If the user or query designer don’t know the internal rules, they can’t handle the consequences because they don’t know what those are until the query is executed, and also will depend on the data set they are querying. I disagree on delegating the consequences of querying to users, when the rules are not explicitly stated. They don’t know what they don’t know, and they are not the developers implementing the rules. We have a gap there.

I think the current discussions should focus on AQL2 since we will introduce breaking changes, but IMO we will get a more solid spec that way, and quicker, instead of fixing all the issues AQL1 has now, and trying to harmonize different implementations along the way.

matijap · 30 March 2020 07:26

No disagreement here, we need to define processing rules. You were kind of suggesting we can avoid that by hampering the AQL somewhat. What I disagree with is both the conclusion (that doing this will simplify processing rules definition or even remove the need for it) and the general direction of the idea (hampering the query language).

matijap · 30 March 2020 09:36

Based on slack debate, I’m commenting on this one more time at the risk of repeating myself. This renders us unable to do one of the probably most common type of query: “give me all observations of some kind, and let me know the UID of the composition they’re found in”, so “select o, c/uid/value from composition c contains observation o[some_archetype]”.

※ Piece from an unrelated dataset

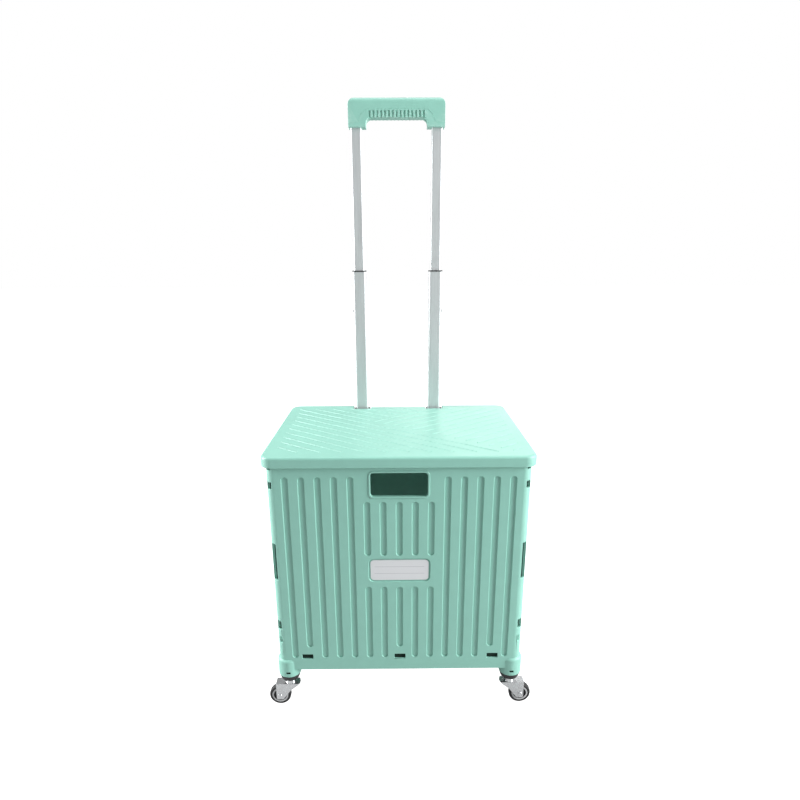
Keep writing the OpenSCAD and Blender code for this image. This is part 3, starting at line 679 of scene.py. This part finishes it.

ian.mcnicoll · 30 March 2020 09:42

I agree @Matija. I don’t think we should be breaking things that for the most part work extremely well. It is only when the CONTAINS clauses get complex and nested that the confusion arises.

Seref · 30 March 2020 13:12

Completely agree.

Seref · 30 March 2020 13:14

and many more. As you said another thread, this makes AQL almost completely useless.